Aren’t there other more, rational ways, to get at the same learning?
Perhaps, but this is the one that was offered to me at this time.
Would I ever do this again?
I don’t know. But I do know if I do, I need to keep my eyes fixed straight ahead at my vision and not get derailed by “listening to my feet.”
What really got me to do the exercise?
- Wanting to overcome what is holding me back. Hoping for that breakthrough, to be different afterwards.
- Seeing the leader do it unscathed.
- Seeing my peers do it unscathed.
- Wondering what if I didn’t do it, how would I feel?
- What if I did do it, how would I feel?
There’s much to be mined and to mind.
- You really can meet most challenges that come your way – with enough focus, breath, and support.
- Know when you really do need a visceral experience to remind yourself that you can overcome your fear.
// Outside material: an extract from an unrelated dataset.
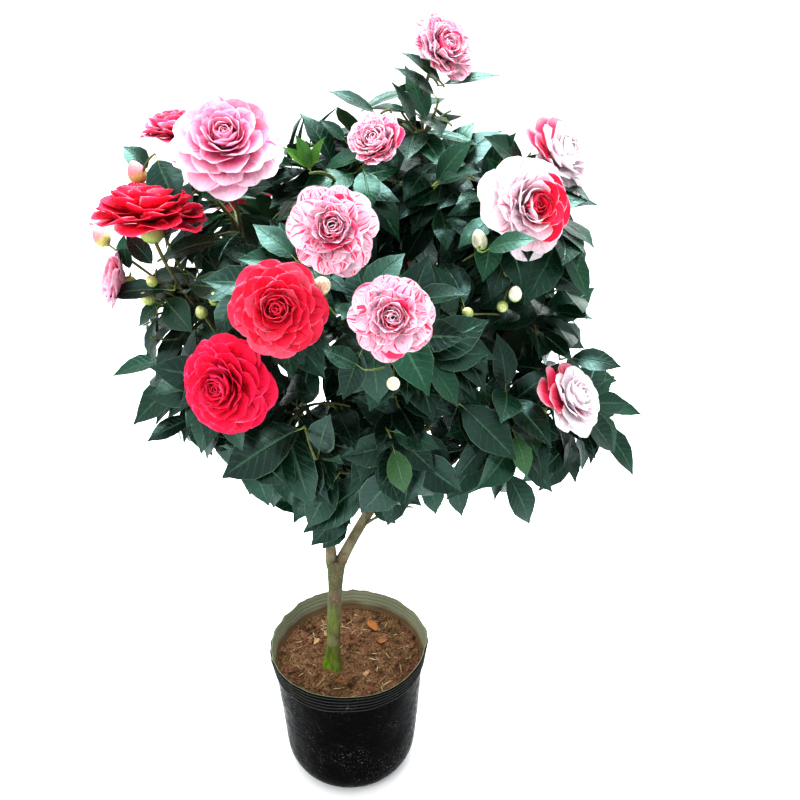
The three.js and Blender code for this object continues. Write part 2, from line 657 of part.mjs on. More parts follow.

- Follow a leader who shows you they have been where they ask you to go, particularly if it’s a scary place. Do as they do, not as they say.
- Watch others who have mastered what you want to master and learn from them.
- When you feel vulnerable, you need to keep a positive mind and lean on others for support.
- The greater the challenge – real or imaginary – the greater need for community.
- Listen to your body. It holds the wisdom.
- When your first impulse is to run or say no – get curious, move closer and explore that space. Even if you land in the same place, it will be a fuller, more enlightened no.
- Always have Epsom salts, tweezers and bandaids on hand when doing this exercise. Do not do at home without expert supervision.